Today, hundreds of young Nigerians emulating this “lawyer” spend days in
cybercafés searching the internet and sending tons of scam letters, leaving in
their wake hundreds of foreign victims and staining the name of Nigerians all
over the world. The 419 scam has become so successful over the last 20 years
that campaigners say it is now one of the African country's biggest exports
after oil, natural gas and cocoa. One only has to check the internet to see a growing list of people duped of their
monies throughout the world.
What
accounts for the growth of 419ers in Nigeria? Some say it is simply a failure
of government in its duty to check these dishonest people; also, despite
billions of dollars of oil income, mismanagement and corruption destroyed the
government’s ability to provide basic infrastructure like electricity and water.

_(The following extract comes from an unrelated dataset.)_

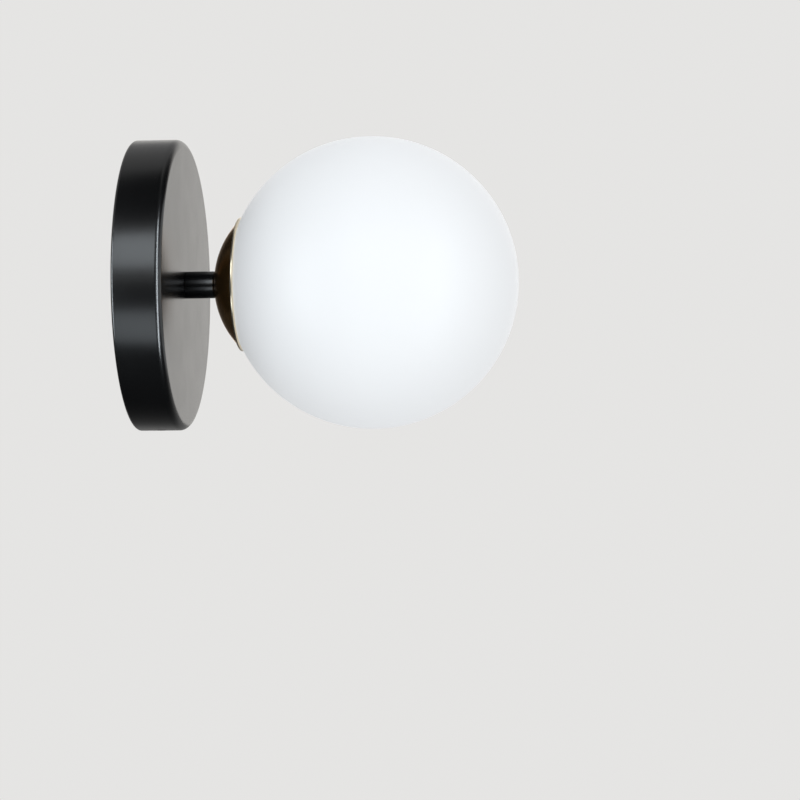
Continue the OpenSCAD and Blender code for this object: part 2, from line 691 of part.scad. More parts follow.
// Brass clamps that hang under the core, one strap to each rivet
module holder_terminals() color([0.8, 0.68, 0.38]) outward() for (side = [-1, 1]) {
    strap_from = side < 0 ? -terminal_at - terminal_w / 2 : terminal_at - terminal_w / 2;
    strap_to = side < 0 ? rivet_head_r : shell_rivet_x + rivet_head_r;
    rivet_x = side < 0 ? 0 : shell_rivet_x;
    difference() {
        union() {
            translate([side * terminal_at - terminal_w / 2, -terminal_w / 2, core_at - terminal_h])
                cube([terminal_w, terminal_w, terminal_h]);
            translate([strap_from, -terminal_w / 2, core_at - terminal_strap])
                cube([strap_to - strap_from, terminal_w, terminal_strap]);
        }
        translate([side * terminal_at, 0, core_at - terminal_h - cut])
            cylinder(r = lead_r + thread_gap, h = cut + terminal_h - terminal_strap, $fn = 48);
        translate([rivet_x, 0, core_at - terminal_strap - cut])
            cylinder(r = rivet_r + thread_gap, h = terminal_strap + 2 * cut, $fn = 48);
        translate([side * terminal_at, 0, core_at - terminal_h / 2 - terminal_strap / 2]) rotate([90, 0, 0])
            cylinder(r = 0.8 + thread_gap, h = terminal_w, $fn = 48);
    }
}

// Small screws that press on the leads in the lampholder
module holder_terminal_screws() color([0.78, 0.79, 0.8]) outward() for (side = [-1, 1])
    translate([side * terminal_at, -terminal_w / 2, core_at - terminal_h / 2 - terminal_strap / 2])
        rotate([-90, 0, 0]) cheese_screw(1.3, 1, 0.8, terminal_w / 2 - lead_r - thread_gap);

// Rivets from the clamps through the core to the shell and the spring leaf
module holder_rivets() color([0.82, 0.72, 0.44]) outward() for (x = [0, shell_rivet_x]) {
    from = core_at - terminal_strap - rivet_head_t;
    translate([x, 0, from]) {
        cylinder(r = rivet_head_r, h = rivet_head_t, $fn = 48);
        cylinder(r = rivet_r, h = core_top + contact_t - from, $fn = 48);
    }
    translate([x, 0, core_top + contact_t]) cylinder(r = rivet_head_r, h = rivet_head_t, $fn = 48);
}

// Contact at the foot of the bulb
module bulb_contact() color([0.75, 0.76, 0.77]) outward() rotate_extrude() {
    dome = bulb_button_r * 1.4;
    intersection() {
        translate([0, bulb_at + dome]) circle(dome, $fn = 64);
        translate([0, bulb_at]) square([bulb_button_r, bulb_button_t]);
    }
}

// Insulator between the bulb's contact and its shell
module bulb_insulator() color([0.1, 0.1, 0.11]) outward() rotate_extrude()
    polygon([[0, bulb_at + bulb_button_t], [bulb_button_r + 0.9, bulb_at + bulb_button_t],
        [bulb_plug_r, bulb_shell_at - 0.4], [bulb_plug_r, bulb_shell_at + 1], [0, bulb_shell_at + 1]]);

// Threaded shell of the bulb
module bulb_shell() color([0.78, 0.79, 0.8]) outward() rotate_extrude() difference() {
    union() {
        translate([0, bulb_shell_at]) square([bulb_crest_r - 0.6, bulb_shell_len]);
        for (turn = [0 : 4]) translate([bulb_crest_r - 0.8, bulb_shell_at + 1.6 + turn * bulb_pitch])
            circle(0.8, $fn = 32);
    }
    translate([-3 * bulb_crest_r, bulb_shell_at - cut])
        square([3 * bulb_crest_r + bulb_shell_inner_r, bulb_shell_len + 2 * cut]);
}

// Plastic body between the shell and the opal cover
module bulb_body() color([0.93, 0.93, 0.92]) outward() rotate_extrude() {
    foot = bulb_crest_r + 0.85;
    shoulder = bulb_cover_at - bulb_shoulder;
    polygon([[bulb_plug_r, bulb_body_at - bulb_plug], [bulb_plug_r, bulb_body_at], [foot, bulb_body_at],
        [foot + 0.6, bulb_body_at + 1.5], [bulb_top_r - 0.4, shoulder], [bulb_top_r, bulb_cover_at],
        [bulb_top_r - bulb_body_t, bulb_cover_at], [bulb_top_r - bulb_body_t, led_board_at],
        [bulb_top_r - 2 * bulb_body_t, led_board_at], [bulb_top_r - 2 * bulb_body_t, shoulder - 1],
        [bulb_plug_r - 0.4, bulb_body_at + 2], [bulb_plug_r - 1, bulb_body_at],
        [bulb_plug_r - 1, bulb_body_at - bulb_plug]]);
}

// Driver board that stands in the bulb's body, with its capacitor and coil
module bulb_driver() color([0.2, 0.45, 0.25]) outward() {
    w = 8.4;
    t = 1.2;
    driver_foot = 3;
    from = bulb_shell_at + driver_foot;
    to = led_board_at - face_gap;
    capacitor_r = 2.6;
    capacitor_len = 9;
    coil_w = 4;
    coil_t = 2;
    coil_len = 7;
    parts_at = (bulb_body_at + led_board_at) / 2;
    translate([-t / 2, -w / 2, from]) cube([t, w, to - from]);
    translate([t / 2 + capacitor_r - 0.2, 0, parts_at - capacitor_len / 2])
        cylinder(r = capacitor_r, h = capacitor_len, $fn = 32);
    translate([-t / 2 - coil_t, -coil_w / 2, parts_at - coil_len / 2])
        cube([coil_t + t / 2, coil_w, coil_len]);
}

// Round board in the mouth of the body, with its light-emitting diodes
module bulb_led_board() color([0.9, 0.9, 0.86]) outward() {
    chip = 2.8;
    chip_t = 0.7;
    chip_r = 8.5;
    sunk = 0.1;
    translate([0, 0, led_board_at]) cylinder(r = bulb_top_r - bulb_body_t - face_gap, h = led_board_t);
    for (i = [0 : 7]) rotate(i * 45)
        translate([chip_r - chip / 2, -chip / 2, led_board_at + led_board_t - sunk])
            cube([chip, chip, chip_t + sunk]);
}

// Section of a candle-shaped cover, thinner all round by the given amount
module candle(inset) intersection() {
    translate([bulb_r - bulb_arc_r, bulb_widest]) circle(bulb_arc_r - inset, $fn = 240);
    translate([0, bulb_widest]) circle(bulb_tip - bulb_widest - inset, $fn = 180);
    translate([0, bulb_cover_at - cut]) square([bulb_d, bulb_len]);
}

module bulb_cover() color([0.97, 0.97, 0.96]) outward() rotate_extrude() difference() {
    candle(0);
    candle(bulb_wall);
    translate([0, bulb_cover_at - 2 * cut]) square([bulb_d, 2 * cut]);
}

// Three-pole block, its wires along X and its screws towards the wall
module terminal_block() color([0.88, 0.87, 0.84]) outward() difference() {
    translate([block_reach, -block_w / 2, block_back]) cube([block_len, block_w, block_depth]);
    for (y = poles) {
        translate([block_reach - cut, y, wire_at]) rotate([0, 90, 0])
            cylinder(r = sleeve_r + thread_gap, h = block_len + 2 * cut);
        for (x = [clamp_in, clamp_out]) translate([x, y, block_back - cut])
            cylinder(r = clamp_head_r + hole_gap, h = wire_at - block_back + cut);
    }
    translate([block_mid, block_screw_y, block_back - cut]) {
        cylinder(r = block_screw_r + hole_gap, h = block_depth + 2 * cut);
        cylinder(r = block_screw_head_r + hole_gap, h = block_screw_sunk + cut);
    }
    for (y = [-block_w / 2, block_w / 2]) translate([block_mid, y, block_back - cut])
        cylinder(r = block_notch_r, h = block_depth + 2 * cut, $fn = 48);
}

// Brass sleeves, each with a blind hole for a wire at either end
module terminal_sleeves() color([0.8, 0.68, 0.38]) outward() for (y = poles)
    translate([block_reach + sleeve_inset, y, wire_at]) difference() {
        rotate([0, 90, 0]) cylinder(r = sleeve_r, h = sleeve_l);
        for (x = [-cut, sleeve_l - wire_depth]) translate([x, 0, 0]) rotate([0, 90, 0])
            cylinder(r = wire_r, h = wire_depth + cut);
        for (x = [wire_depth / 2, sleeve_l - wire_depth / 2]) translate([x, 0, -sleeve_r - cut])
            cylinder(r = clamp_r + thread_gap, h = sleeve_r + cut, $fn = 48);
    }

// Screws over the wires: those on the lamp's side are down, those for the house cable are up
module terminal_screws() color([0.76, 0.77, 0.78]) outward() for (y = poles) {
    tip_in = wire_at - ferrule_r - face_gap;
    tip_out = wire_at - wire_r - face_gap;
    for (end = [[clamp_in, tip_in], [clamp_out, tip_out]]) translate([end[0], y, end[1] - clamp_len])
        cheese_screw(clamp_head_r, clamp_head_t, clamp_r, clamp_len);
}

// Screw that holds the block to the carrier
module block_screw() color([0.76, 0.77, 0.78]) outward()
    translate([block_mid, block_screw_y, block_back + block_screw_sunk])
        cheese_screw(block_screw_head_r, block_screw_head_t, block_screw_r,
            block_depth - block_screw_sunk + carrier_t - face_gap);

// Screw that holds the earth lead's lug to the carrier
module earth_screw() color([0.8, 0.68, 0.36]) outward()
    translate([earth_x, earth_y, carrier_back - earth_washer_t - lug_t])
        cheese_screw(earth_head_r, earth_head_t, earth_screw_r,
            earth_washer_t + lug_t + carrier_t - face_gap);

module earth_washer() color([0.75, 0.76, 0.78]) outward()
    translate([earth_x, earth_y, carrier_back - earth_washer_t])
        toothed_washer(earth_washer_r, earth_screw_r + hole_gap, earth_washer_t, 10);

// Ring lug with its barrel up the wall
module earth_lug() color([0.78, 0.79, 0.8]) outward() {
    ring_r = 3.8;
    difference() {
        union() {
            translate([earth_x, earth_y, lug_at - lug_t / 2]) cylinder(r = ring_r, h = lug_t);
            translate([earth_x - lug_barrel_r, earth_y, lug_at - lug_t / 2])
                cube([2 * lug_barrel_r, lug_len - 3.6, lug_t]);
            translate([earth_x, earth_y + lug_len - 4, lug_wire]) rotate([-90, 0, 0])
                cylinder(r = lug_barrel_r, h = 3.6);
        }
        translate([earth_x, earth_y, lug_at - 2]) cylinder(r = earth_screw_r + hole_gap, h = 4);
        translate([earth_x, earth_y + lug_len - 3 - face_gap, lug_wire]) rotate([-90, 0, 0])
            cylinder(r = lead_r + thread_gap, h = 4);
    }
}

module lead_live() color([0.42, 0.24, 0.14]) outward() wire(live_route, lead_r, [0, 1, 0.05]);

module lead_neutral() color([0.2, 0.35, 0.62]) outward() wire(neutral_route, lead_r, [0, 1, 0.05]);

module lead_earth() color([0.55, 0.7, 0.2]) outward() wire(earth_route, lead_r, [0.1, 0, 1]);

// Crimped sleeves on the ends of the leads in the terminal block
module lead_ferrules() color([0.8, 0.81, 0.82]) outward() for (y = poles)
    translate([wire_in - ferrule_len, y, wire_at]) rotate([0, 90, 0])
        ring(ferrule_r, lead_r + thread_gap, 0, ferrule_len);

wall_bracket();
bracket_earth_screw();
bracket_earth_washer();
canopy();
rim_nuts();
rim_screw_top();
rim_screw_bottom();
terminal_carrier();
rear_lock_washer();
rear_nut();
threaded_tube();
tube_bush();
spacer();
cup();
front_lock_washer();
front_nut();
thread_collar();
gasket();
globe();
holder_cap();
holder_core();
holder_sleeve();
holder_shell();
holder_contact();
holder_terminals();
holder_terminal_screws();
holder_rivets();
bulb_contact();
bulb_insulator();
bulb_shell();
bulb_body();
bulb_driver();
bulb_led_board();
bulb_cover();
terminal_block();
terminal_sleeves();
terminal_screws();
block_screw();
earth_screw();
earth_washer();
earth_lug();
lead_live();
lead_neutral();
lead_earth();
lead_ferrules();
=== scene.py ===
# %% [markdown]
# # A globe wall lamp
# A round black canopy hides the wall bracket and the wiring. A short turned spacer carries a brass cup, and
# an opal glass ball screws into the cup and hides a lampholder with a candle bulb. Each step below says
# what a piece is on the real lamp, how it could be made, and why this way was chosen.

# %% Load the frame
import json
import math

import bmesh
import bpy
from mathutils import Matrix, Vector


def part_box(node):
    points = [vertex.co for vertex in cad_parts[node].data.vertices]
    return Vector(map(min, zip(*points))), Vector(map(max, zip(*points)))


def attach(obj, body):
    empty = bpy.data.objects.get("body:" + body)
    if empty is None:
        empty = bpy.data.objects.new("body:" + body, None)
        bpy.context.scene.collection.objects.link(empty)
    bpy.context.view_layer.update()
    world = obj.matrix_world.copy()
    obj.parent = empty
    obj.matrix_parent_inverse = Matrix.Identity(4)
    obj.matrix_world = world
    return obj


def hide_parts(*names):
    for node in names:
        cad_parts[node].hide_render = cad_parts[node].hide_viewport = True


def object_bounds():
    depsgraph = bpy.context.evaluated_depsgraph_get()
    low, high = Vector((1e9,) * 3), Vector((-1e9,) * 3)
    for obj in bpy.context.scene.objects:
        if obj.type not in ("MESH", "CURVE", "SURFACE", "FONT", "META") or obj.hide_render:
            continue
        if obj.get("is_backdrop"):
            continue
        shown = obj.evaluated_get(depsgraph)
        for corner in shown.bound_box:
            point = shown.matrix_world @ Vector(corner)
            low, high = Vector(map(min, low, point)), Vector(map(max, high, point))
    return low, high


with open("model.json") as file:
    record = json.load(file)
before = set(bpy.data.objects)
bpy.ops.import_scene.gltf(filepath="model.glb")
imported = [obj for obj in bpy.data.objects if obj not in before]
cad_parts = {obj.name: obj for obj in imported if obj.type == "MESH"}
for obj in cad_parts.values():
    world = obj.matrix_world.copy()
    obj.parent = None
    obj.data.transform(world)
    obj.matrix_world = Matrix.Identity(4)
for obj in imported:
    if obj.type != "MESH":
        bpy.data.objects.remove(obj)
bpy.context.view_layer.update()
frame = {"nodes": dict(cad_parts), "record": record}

# %% [markdown]
# ## The camera
# The photograph was taken almost from the side, a little in front of the lamp and a little below it, with a
# long lens. The camera is made first, so that every piece can be judged in the view that it has to match.

# %% The camera
camera_place = Vector((-1.919, -0.3708, -0.2116))
camera_aim = Vector((0.0106, -0.1263, -0.0557))
lens_mm = 182.86

bpy.ops.object.camera_add(location=camera_place)
camera = bpy.context.object
camera.rotation_euler = (camera_aim - camera_place).to_track_quat("-Z", "Y").to_euler()
camera.data.lens = lens_mm
camera.data.clip_end = 40
bpy.context.scene.camera = camera
bpy.context.scene.view_settings.view_transform = "Standard"
print("The camera stands", round((camera_aim - camera_place).length, 2), "m away")

# %% [markdown]
# ## Building blocks for materials
# Every finish is one Principled shader with procedural nodes, and the floor and the backdrop are built from
# nodes too. One helper makes the material, one adds a node and fills its inputs by name, and one joins
# nodes.

# %% Building blocks for materials
def shader_of(material):
    return material.node_tree.nodes["Principled BSDF"]


def plain(name, colour, **inputs):
    """A material with one Principled shader, whose other inputs are set by name."""
    material = bpy.data.materials.new(name)
    material.use_nodes = True
    shader_of(material).inputs["Base Color"].default_value = (*colour, 1)
    for key, value in inputs.items():
        shader_of(material).inputs[key.replace("_", " ")].default_value = value
    return material


def node(owner, kind, **settings):
    """Adds a node to a material or a world. A setting fills the input of its name, or is the node's own."""
    made = owner.node_tree.nodes.new("ShaderNode" + kind)
    for key, value in settings.items():
        label = key.replace("_", " ")
        if label in made.inputs:
            made.inputs[label].default_value = value
        else:
            setattr(made, key, value)
    return made


def join(owner, source, output, target, socket):
    """Leads one node's output to another's input."""
    owner.node_tree.links.new(source.outputs[output], target.inputs[socket])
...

This has forced many of the brightest Nigerians to flee the country for Europe
and America, while those left behind are engaged in a Darwinian struggle for
survival. Money in the hand provides what the government will not or cannot
provide: security, justice and many other social amenities so necessary in
urban area.
In
the past, the close knit nature of African villages helped the villagers
organize basic security and other services for themselves. But migration to
urban areas destroyed or at least weakened the forces that united them in providing
for themselves; the mix of different peoples with no bonds makes cooperation
difficult, impossible at times. Individuals have to provide for themselves all
of these, with hard currencies. This contributes to the pressure to get rich
quick, driving the less virtuous to cut corners.
But
it is difficult to make money legitimately in an environment where basic
services have collapsed, where many companies, especially startups, often buckle
and collapse for lack of basic infrastructure; spilling a large army of
unemployed young people into the streets where they fall prey to the most
dishonest schemes flying around. In these environments with a sharpened
instinct for survival, dishonest ideas catch on and, left unchecked, get
entrenched quickly and become "normal", so to speak.
"In
the absence of central leadership, everyone must become a leader", says
Pat Utomi, a presidential aspirant and an entrepreneur. "In that way, each
one would create a circle of good environment around him".
In
most cases the exercise of good leadership, this insistence on the right thing,
has to be carried out in the local setting, in community meetings and secondary
schools, for instance. Here is an anecdote about how one father, Mr X,
challenged other parents on the issue of cheating.
Students
at the school his son attended were consistently achieving lower grades than
other secondary schools in the district -- a circumstance that parents
attributed to cheating and purchase of exam questions by the other schools. “If
we can’t beat them, we had better join them,” reasoned some parents at a school
meeting. When Mr X heard this he was shocked and objected strongly. Raising his
voice he asked his fellow parents:
'Are
you seriously considering buying exam answers for your wards?”
"Yes
we are,” the other parents echoed in unison.
“Now
tell me, after you have done that, what next? Are you going to buy them a place
in the university, and after that, a job?
To
these questions the astonished parents had no answers and they quietly dismissed
the idea of buying answer scripts for their wards. Such is the effect one man
can have who sticks to his principles.
Two
decades ago in Nigeria, if a 25-year-old man, without any verifiable source of
income, bought a car, friends and relations would ostracize him if he could not
prove that the source of income was legitimate. Today things are different. Now,
no one asks any questions, people celebrate with him and parents even point him
out as a role model to their children. This loss of moral sense is made worse
by the absence of good moral education in schools.
Extreme
hopelessness among youths with even good university degrees but no job drives
them into internet scams. A friend who graduated with an upper credit from the
University of Jos was shortlisted for a job interview in Port-Harcourt. He
reported that, when the interview was held, there were over two thousand
candidates competing for three vacancies.
This
is not to excuse scammers. They only make things worse for honest Nigerians,
who constitute the majority of citizens but are derided by citizens of other
nations as crooks. I once sent an email to a company in Italy, and on the reply
email, there was a warning sign in bold letters: “This email has the word ‘Nigeria’,
please be aware that it might be a scam!”
But
the fault does not lie entirely with the Nigerian scammers, who, after all,
could hardly succeed without a corresponding weakness in western culture.
While
dire economic difficulties pull young Africans onto crooked paths, avarice
lures many people in the West into lions’ dens. Against the advice of relations
and friends, and driven by dreams of riches, Frieda Springer-Beck took money
from her company -- perhaps with the intention of paying it back come payday --
and gave to the gangsters. Saddled with huge mortgages and debts from a “buy
now pay latter" culture, many westerners have lost their good sense and in
their desperation become sitting ducks for fraudsters.
"The
letters are so cleverly written, that you think oh this is my salvation,"
says Peggy, a British woman
who lost thousands of pounds to fraudsters. The sad fact is that spectacular
successes such as that perpetrated on Frieda Springer Beck emboldens old scammers
and encourages many more youths to cross the crooked line.